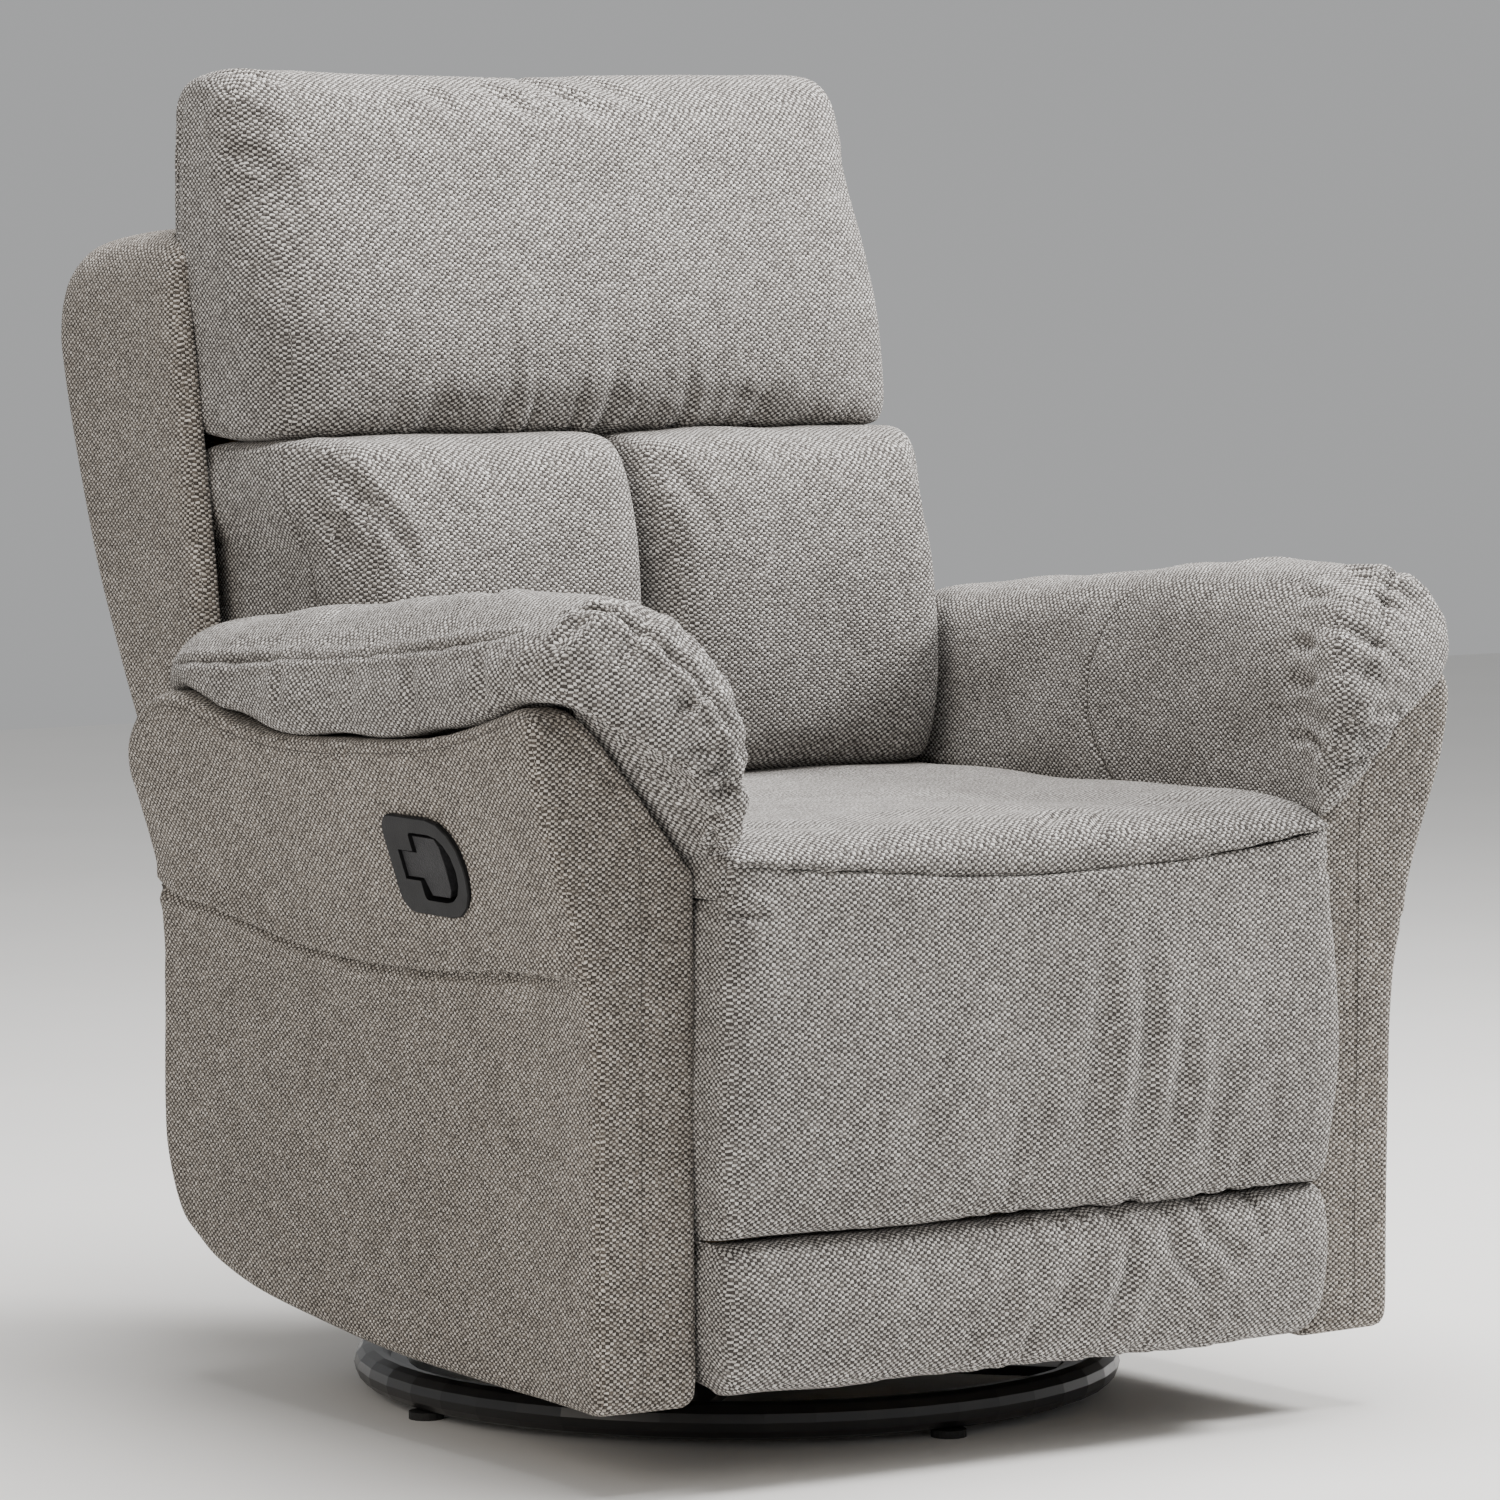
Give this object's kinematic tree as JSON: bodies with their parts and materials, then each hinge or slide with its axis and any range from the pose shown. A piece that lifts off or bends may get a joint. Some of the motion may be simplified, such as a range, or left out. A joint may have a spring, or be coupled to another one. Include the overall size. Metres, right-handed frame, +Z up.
{
  "type": "glider nursery chair",
  "caption": "Upholstered swivel glider recliner: ring base, four-link glide, flared padded arms, reclining pillow back, swing-out leg rest, release paddle.",
  "frame": {"origin": "on the floor, at the middle of the chair's overall width and depth", "axes": "+Z up; the seat faces -Y; +X is the sitter's left"},
  "size_m": [0.866, 0.975, 1.058],
  "materials": {
    "ring_paint": "gloss black paint on steel",
    "frame_steel": "satin black stove enamel on pressed steel",
    "link_steel": "zinc-plated steel",
    "frame_wood": "plain plywood and softwood, unfinished",
    "glide_plastic": "moulded black plastic",
    "handle_plastic": "grained black plastic",
    "cover_fabric": "warm grey heathered woven cloth over foam and fibre"
  },
  "bodies": {
    "base": {"ball_race": "link_steel", "base_cross": "ring_paint", "base_ring": "ring_paint", "floor_glide_front": "glide_plastic", "floor_glide_left": "glide_plastic", "floor_glide_rear": "glide_plastic", "floor_glide_right": "glide_plastic", "swivel_bolt": "link_steel", "swivel_plate_lower": "frame_steel"},
    "turntable": {"glide_bracket_left": "frame_steel", "glide_bracket_right": "frame_steel", "glide_rail_front": "frame_steel", "glide_rail_rear": "frame_steel", "swivel_plate_upper": "frame_steel"},
    "carriage": {"arm_panel_left": "cover_fabric", "arm_panel_right": "cover_fabric", "arm_pillow_left": "cover_fabric", "arm_pillow_right": "cover_fabric", "hanger_plate_left": "frame_steel", "hanger_plate_right": "frame_steel", "rear_panel": "cover_fabric", "release_bezel": "handle_plastic", "seat_cushion": "cover_fabric", "seat_rail_front": "frame_wood", "seat_rail_left": "frame_wood", "seat_rail_rear": "frame_wood", "seat_rail_right": "frame_wood", "seat_spring_left": "link_steel", "seat_spring_middle": "link_steel", "seat_spring_right": "link_steel", "side_plate_left": "frame_steel", "side_plate_right": "frame_steel"},
    "leg_rest": {"leg_rest_board": "frame_wood", "leg_rest_lug_left": "frame_steel", "leg_rest_lug_right": "frame_steel", "leg_rest_pad_lower": "cover_fabric", "leg_rest_pad_upper": "cover_fabric"},
    "back": {"back_bracket_left": "frame_steel", "back_bracket_right": "frame_steel", "back_rail_bottom": "frame_wood", "back_rail_top": "frame_wood", "back_shell": "cover_fabric", "back_upright_left": "frame_wood", "back_upright_right": "frame_wood", "head_pillow": "cover_fabric", "lumbar_pillow_left": "cover_fabric", "lumbar_pillow_right": "cover_fabric"},
    "paddle": {"release_paddle": "handle_plastic"},
    "latch": {"release_latch": "link_steel"},
    "leg_link_root_left": {"leg_link_root_left": "link_steel"},
    "leg_link_root_right": {"leg_link_root_right": "link_steel"},
    "leg_link_tip_left": {"leg_link_tip_left": "link_steel"},
    "leg_link_tip_right": {"leg_link_tip_right": "link_steel"},
    "swing_link_front_left": {"swing_link_front_left": "link_steel"},
    "swing_link_front_right": {"swing_link_front_right": "link_steel"},
    "swing_link_rear_left": {"swing_link_rear_left": "link_steel"},
    "swing_link_rear_right": {"swing_link_rear_right": "link_steel"}
  },
  "joints": [
    {"name": "swivel", "type": "hinge", "parent": "base", "child": "turntable", "pos_m": [0, -0.0575, 0.045], "axis": [0, 0, 1], "continuous": true},
    {"name": "glide", "type": "hinge", "parent": "turntable", "child": "swing_link_front_left", "pos_m": [0.2185, -0.1575, 0.235], "axis": [1, 0, 0], "range_deg": [-14, 14]},
    {"name": "glide_level", "type": "hinge", "parent": "swing_link_front_left", "child": "carriage", "pos_m": [0.2185, -0.1575, 0.095], "axis": [1, 0, 0], "range_deg": [-14, 14]},
    {"name": "glide_front_right", "type": "hinge", "parent": "turntable", "child": "swing_link_front_right", "pos_m": [-0.2185, -0.1575, 0.235], "axis": [1, 0, 0], "range_deg": [-14, 14]},
    {"name": "glide_rear_left", "type": "hinge", "parent": "turntable", "child": "swing_link_rear_left", "pos_m": [0.2185, 0.0425, 0.235], "axis": [1, 0, 0], "range_deg": [-14, 14]},
    {"name": "glide_rear_right", "type": "hinge", "parent": "turntable", "child": "swing_link_rear_right", "pos_m": [-0.2185, 0.0425, 0.235], "axis": [1, 0, 0], "range_deg": [-14, 14]},
    {"name": "leg_rest_swing", "type": "hinge", "parent": "carriage", "child": "leg_rest", "pos_m": [0, -0.462, 0.438], "axis": [-1, 0, 0], "range_deg": [0, 84]},
    {"name": "leg_root_left", "type": "hinge", "parent": "carriage", "child": "leg_link_root_left", "pos_m": [0.2553, -0.292, 0.338], "axis": [-1, 0, 0], "range_deg": [0, 84]},
    {"name": "leg_elbow_left", "type": "hinge", "parent": "leg_link_root_left", "child": "leg_link_tip_left", "pos_m": [0.2553, -0.225, 0.176], "axis": [-1, 0, 0], "range_deg": [-84, 0]},
    {"name": "leg_root_right", "type": "hinge", "parent": "carriage", "child": "leg_link_root_right", "pos_m": [-0.2553, -0.292, 0.338], "axis": [-1, 0, 0], "range_deg": [0, 84]},
    {"name": "leg_elbow_right", "type": "hinge", "parent": "leg_link_root_right", "child": "leg_link_tip_right", "pos_m": [-0.2553, -0.225, 0.176], "axis": [-1, 0, 0], "range_deg": [-84, 0]},
    {"name": "back_recline", "type": "hinge", "parent": "carriage", "child": "back", "pos_m": [0, 0.2, 0.37], "axis": [-1, 0, 0], "range_deg": [0, 38]},
    {"name": "paddle_pull", "type": "hinge", "parent": "carriage", "child": "paddle", "pos_m": [-0.39808, -0.209, 0.45766], "axis": [0.3122, 0, -0.95], "range_deg": [0, 32], "stiffness_Nm_per_rad": 0.8, "springref_deg": -17.19},
    {"name": "latch_trip", "type": "hinge", "parent": "carriage", "child": "latch", "pos_m": [-0.2554, -0.02, 0.322], "axis": [1, 0, 0], "range_deg": [0, 32]}
  ],
  "couplings": [
    {"joint": "glide_level", "follows": "glide", "ratio": -1},
    {"joint": "glide_front_right", "follows": "glide", "ratio": 1},
    {"joint": "glide_rear_left", "follows": "glide", "ratio": 1},
    {"joint": "glide_rear_right", "follows": "glide", "ratio": 1},
    {"joint": "leg_root_left", "follows": "leg_rest_swing", "ratio": 1},
    {"joint": "leg_elbow_left", "follows": "leg_rest_swing", "ratio": -1},
    {"joint": "leg_root_right", "follows": "leg_rest_swing", "ratio": 1},
    {"joint": "leg_elbow_right", "follows": "leg_rest_swing", "ratio": -1},
    {"joint": "latch_trip", "follows": "paddle_pull", "ratio": 0.75}
  ]
}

Written exercise:
Your task is to print the whole listing again exactly.

Written solution:
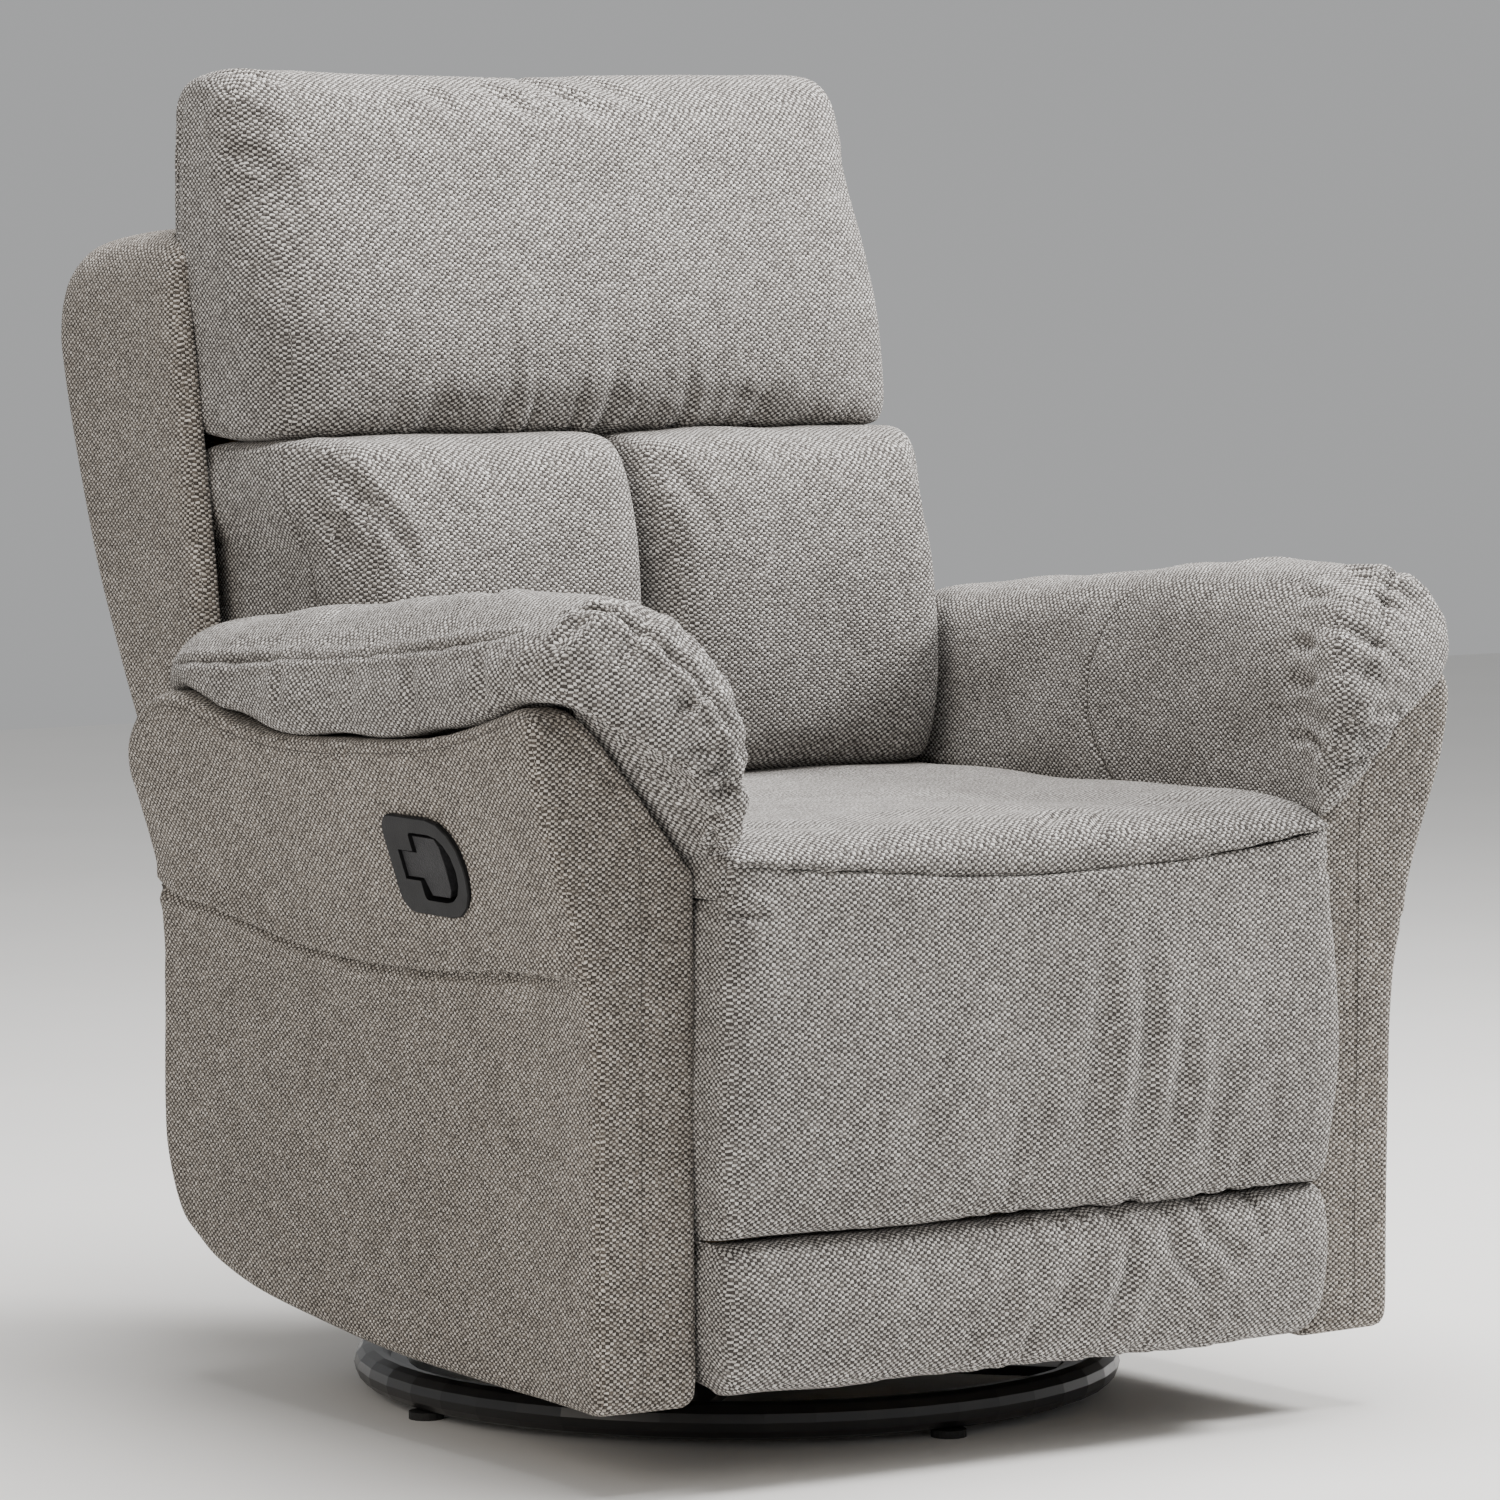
Give this object's kinematic tree as JSON: bodies with their parts and materials, then each hinge or slide with its axis and any range from the pose shown. A piece that lifts off or bends may get a joint. Some of the motion may be simplified, such as a range, or left out. A joint may have a spring, or be coupled to another one. Include the overall size. Metres, right-handed frame, +Z up.
{
  "type": "glider nursery chair",
  "caption": "Upholstered swivel glider recliner: ring base, four-link glide, flared padded arms, reclining pillow back, swing-out leg rest, release paddle.",
  "frame": {"origin": "on the floor, at the middle of the chair's overall width and depth", "axes": "+Z up; the seat faces -Y; +X is the sitter's left"},
  "size_m": [0.866, 0.975, 1.058],
  "materials": {
    "ring_paint": "gloss black paint on steel",
    "frame_steel": "satin black stove enamel on pressed steel",
    "link_steel": "zinc-plated steel",
    "frame_wood": "plain plywood and softwood, unfinished",
    "glide_plastic": "moulded black plastic",
    "handle_plastic": "grained black plastic",
    "cover_fabric": "warm grey heathered woven cloth over foam and fibre"
  },
  "bodies": {
    "base": {"ball_race": "link_steel", "base_cross": "ring_paint", "base_ring": "ring_paint", "floor_glide_front": "glide_plastic", "floor_glide_left": "glide_plastic", "floor_glide_rear": "glide_plastic", "floor_glide_right": "glide_plastic", "swivel_bolt": "link_steel", "swivel_plate_lower": "frame_steel"},
    "turntable": {"glide_bracket_left": "frame_steel", "glide_bracket_right": "frame_steel", "glide_rail_front": "frame_steel", "glide_rail_rear": "frame_steel", "swivel_plate_upper": "frame_steel"},
    "carriage": {"arm_panel_left": "cover_fabric", "arm_panel_right": "cover_fabric", "arm_pillow_left": "cover_fabric", "arm_pillow_right": "cover_fabric", "hanger_plate_left": "frame_steel", "hanger_plate_right": "frame_steel", "rear_panel": "cover_fabric", "release_bezel": "handle_plastic", "seat_cushion": "cover_fabric", "seat_rail_front": "frame_wood", "seat_rail_left": "frame_wood", "seat_rail_rear": "frame_wood", "seat_rail_right": "frame_wood", "seat_spring_left": "link_steel", "seat_spring_middle": "link_steel", "seat_spring_right": "link_steel", "side_plate_left": "frame_steel", "side_plate_right": "frame_steel"},
    "leg_rest": {"leg_rest_board": "frame_wood", "leg_rest_lug_left": "frame_steel", "leg_rest_lug_right": "frame_steel", "leg_rest_pad_lower": "cover_fabric", "leg_rest_pad_upper": "cover_fabric"},
    "back": {"back_bracket_left": "frame_steel", "back_bracket_right": "frame_steel", "back_rail_bottom": "frame_wood", "back_rail_top": "frame_wood", "back_shell": "cover_fabric", "back_upright_left": "frame_wood", "back_upright_right": "frame_wood", "head_pillow": "cover_fabric", "lumbar_pillow_left": "cover_fabric", "lumbar_pillow_right": "cover_fabric"},
    "paddle": {"release_paddle": "handle_plastic"},
    "latch": {"release_latch": "link_steel"},
    "leg_link_root_left": {"leg_link_root_left": "link_steel"},
    "leg_link_root_right": {"leg_link_root_right": "link_steel"},
    "leg_link_tip_left": {"leg_link_tip_left": "link_steel"},
    "leg_link_tip_right": {"leg_link_tip_right": "link_steel"},
    "swing_link_front_left": {"swing_link_front_left": "link_steel"},
    "swing_link_front_right": {"swing_link_front_right": "link_steel"},
    "swing_link_rear_left": {"swing_link_rear_left": "link_steel"},
    "swing_link_rear_right": {"swing_link_rear_right": "link_steel"}
  },
  "joints": [
    {"name": "swivel", "type": "hinge", "parent": "base", "child": "turntable", "pos_m": [0, -0.0575, 0.045], "axis": [0, 0, 1], "continuous": true},
    {"name": "glide", "type": "hinge", "parent": "turntable", "child": "swing_link_front_left", "pos_m": [0.2185, -0.1575, 0.235], "axis": [1, 0, 0], "range_deg": [-14, 14]},
    {"name": "glide_level", "type": "hinge", "parent": "swing_link_front_left", "child": "carriage", "pos_m": [0.2185, -0.1575, 0.095], "axis": [1, 0, 0], "range_deg": [-14, 14]},
    {"name": "glide_front_right", "type": "hinge", "parent": "turntable", "child": "swing_link_front_right", "pos_m": [-0.2185, -0.1575, 0.235], "axis": [1, 0, 0], "range_deg": [-14, 14]},
    {"name": "glide_rear_left", "type": "hinge", "parent": "turntable", "child": "swing_link_rear_left", "pos_m": [0.2185, 0.0425, 0.235], "axis": [1, 0, 0], "range_deg": [-14, 14]},
    {"name": "glide_rear_right", "type": "hinge", "parent": "turntable", "child": "swing_link_rear_right", "pos_m": [-0.2185, 0.0425, 0.235], "axis": [1, 0, 0], "range_deg": [-14, 14]},
    {"name": "leg_rest_swing", "type": "hinge", "parent": "carriage", "child": "leg_rest", "pos_m": [0, -0.462, 0.438], "axis": [-1, 0, 0], "range_deg": [0, 84]},
    {"name": "leg_root_left", "type": "hinge", "parent": "carriage", "child": "leg_link_root_left", "pos_m": [0.2553, -0.292, 0.338], "axis": [-1, 0, 0], "range_deg": [0, 84]},
    {"name": "leg_elbow_left", "type": "hinge", "parent": "leg_link_root_left", "child": "leg_link_tip_left", "pos_m": [0.2553, -0.225, 0.176], "axis": [-1, 0, 0], "range_deg": [-84, 0]},
    {"name": "leg_root_right", "type": "hinge", "parent": "carriage", "child": "leg_link_root_right", "pos_m": [-0.2553, -0.292, 0.338], "axis": [-1, 0, 0], "range_deg": [0, 84]},
    {"name": "leg_elbow_right", "type": "hinge", "parent": "leg_link_root_right", "child": "leg_link_tip_right", "pos_m": [-0.2553, -0.225, 0.176], "axis": [-1, 0, 0], "range_deg": [-84, 0]},
    {"name": "back_recline", "type": "hinge", "parent": "carriage", "child": "back", "pos_m": [0, 0.2, 0.37], "axis": [-1, 0, 0], "range_deg": [0, 38]},
    {"name": "paddle_pull", "type": "hinge", "parent": "carriage", "child": "paddle", "pos_m": [-0.39808, -0.209, 0.45766], "axis": [0.3122, 0, -0.95], "range_deg": [0, 32], "stiffness_Nm_per_rad": 0.8, "springref_deg": -17.19},
    {"name": "latch_trip", "type": "hinge", "parent": "carriage", "child": "latch", "pos_m": [-0.2554, -0.02, 0.322], "axis": [1, 0, 0], "range_deg": [0, 32]}
  ],
  "couplings": [
    {"joint": "glide_level", "follows": "glide", "ratio": -1},
    {"joint": "glide_front_right", "follows": "glide", "ratio": 1},
    {"joint": "glide_rear_left", "follows": "glide", "ratio": 1},
    {"joint": "glide_rear_right", "follows": "glide", "ratio": 1},
    {"joint": "leg_root_left", "follows": "leg_rest_swing", "ratio": 1},
    {"joint": "leg_elbow_left", "follows": "leg_rest_swing", "ratio": -1},
    {"joint": "leg_root_right", "follows": "leg_rest_swing", "ratio": 1},
    {"joint": "leg_elbow_right", "follows": "leg_rest_swing", "ratio": -1},
    {"joint": "latch_trip", "follows": "paddle_pull", "ratio": 0.75}
  ]
}